Reproduce all of the material exactly as shown.

> **DATASET CONTENT**
━━━━━━━━━━━━━━━━━━━━

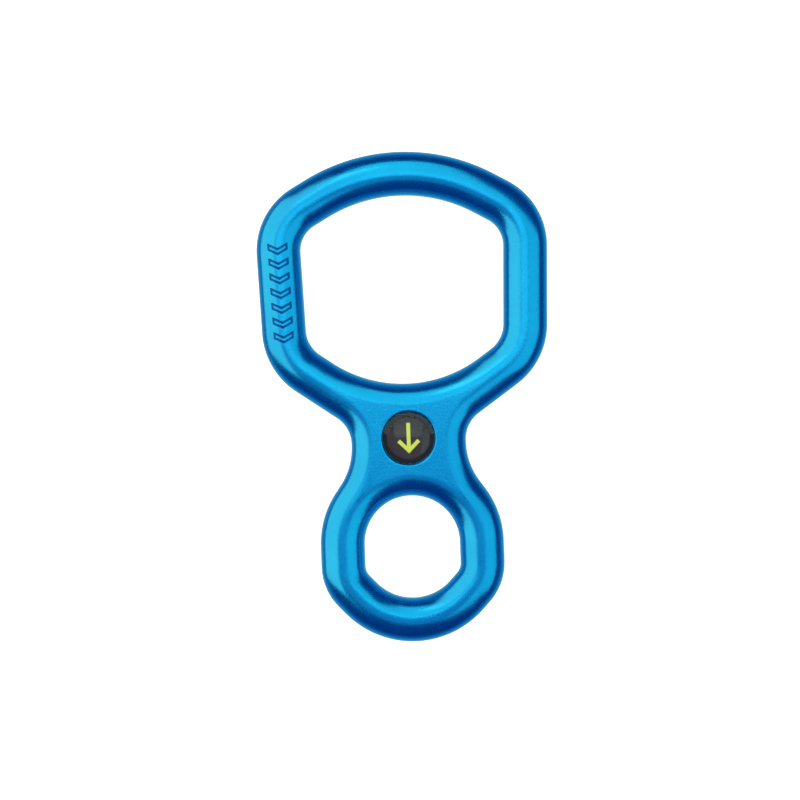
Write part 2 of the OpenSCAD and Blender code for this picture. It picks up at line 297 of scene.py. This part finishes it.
def piece_from(name, grids, crease=40.0, **marks):
    """Object made of grids of points that share their edges: (grid, round_columns) pairs are joined
    into one closed skin, with its doubles merged, its faces outward and its edges creased by angle."""
    points, faces, count = [], [], 0
    for grid, round_columns in grids:
        rows, columns = grid.shape[:2]
        faces.append(grid_faces(rows, columns, round_columns, count))
        points.append(grid.reshape(-1, 3))
        count += rows * columns
    points, faces = np.concatenate(points), np.concatenate(faces)
    mesh = bpy.data.meshes.new(name)
    mesh.vertices.add(count)
    mesh.vertices.foreach_set("co", points.astype(np.float32).ravel())
    mesh.loops.add(faces.size)
    mesh.loops.foreach_set("vertex_index", faces.astype(np.int32).ravel())
    mesh.polygons.add(len(faces))
    mesh.polygons.foreach_set("loop_start", np.arange(0, faces.size, 4, dtype=np.int32))
    for mark, values in marks.items():
        layer = mesh.attributes.new(mark, "FLOAT", "POINT")
        layer.data.foreach_set("value", values.astype(np.float32))
    mesh.update(calc_edges=True)
    skin = bmesh.new()
    skin.from_mesh(mesh)
    bmesh.ops.remove_doubles(skin, verts=skin.verts, dist=WELD)
    loose = [vert for vert in skin.verts if not vert.link_faces]
    bmesh.ops.delete(skin, geom=loose, context="VERTS")
    bmesh.ops.recalc_face_normals(skin, faces=skin.faces)
    open_edges = sum(not edge.is_manifold for edge in skin.edges)
    if open_edges:
        raise RuntimeError(f"{name} has {open_edges} open edges")
    skin.to_mesh(mesh)
    skin.free()
    mesh.polygons.foreach_set("use_smooth", np.ones(len(mesh.polygons), bool))
    mesh.set_sharp_from_angle(angle=radians(crease))
    piece = bpy.data.objects.new(name, mesh)
    bpy.context.scene.collection.objects.link(piece)
    return piece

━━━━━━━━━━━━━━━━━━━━

> **ANSWER**
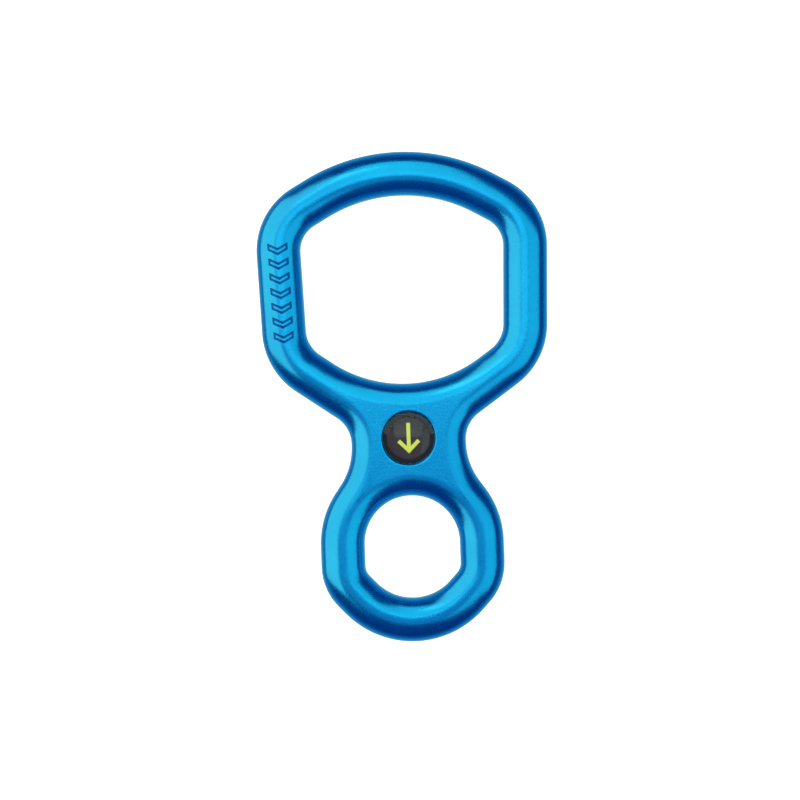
Write part 2 of the OpenSCAD and Blender code for this picture. It picks up at line 297 of scene.py. This part finishes it.
def piece_from(name, grids, crease=40.0, **marks):
    """Object made of grids of points that share their edges: (grid, round_columns) pairs are joined
    into one closed skin, with its doubles merged, its faces outward and its edges creased by angle."""
    points, faces, count = [], [], 0
    for grid, round_columns in grids:
        rows, columns = grid.shape[:2]
        faces.append(grid_faces(rows, columns, round_columns, count))
        points.append(grid.reshape(-1, 3))
        count += rows * columns
    points, faces = np.concatenate(points), np.concatenate(faces)
    mesh = bpy.data.meshes.new(name)
    mesh.vertices.add(count)
    mesh.vertices.foreach_set("co", points.astype(np.float32).ravel())
    mesh.loops.add(faces.size)
    mesh.loops.foreach_set("vertex_index", faces.astype(np.int32).ravel())
    mesh.polygons.add(len(faces))
    mesh.polygons.foreach_set("loop_start", np.arange(0, faces.size, 4, dtype=np.int32))
    for mark, values in marks.items():
        layer = mesh.attributes.new(mark, "FLOAT", "POINT")
        layer.data.foreach_set("value", values.astype(np.float32))
    mesh.update(calc_edges=True)
    skin = bmesh.new()
    skin.from_mesh(mesh)
    bmesh.ops.remove_doubles(skin, verts=skin.verts, dist=WELD)
    loose = [vert for vert in skin.verts if not vert.link_faces]
    bmesh.ops.delete(skin, geom=loose, context="VERTS")
    bmesh.ops.recalc_face_normals(skin, faces=skin.faces)
    open_edges = sum(not edge.is_manifold for edge in skin.edges)
    if open_edges:
        raise RuntimeError(f"{name} has {open_edges} open edges")
    skin.to_mesh(mesh)
    skin.free()
    mesh.polygons.foreach_set("use_smooth", np.ones(len(mesh.polygons), bool))
    mesh.set_sharp_from_angle(angle=radians(crease))
    piece = bpy.data.objects.new(name, mesh)
    bpy.context.scene.collection.objects.link(piece)
    return piece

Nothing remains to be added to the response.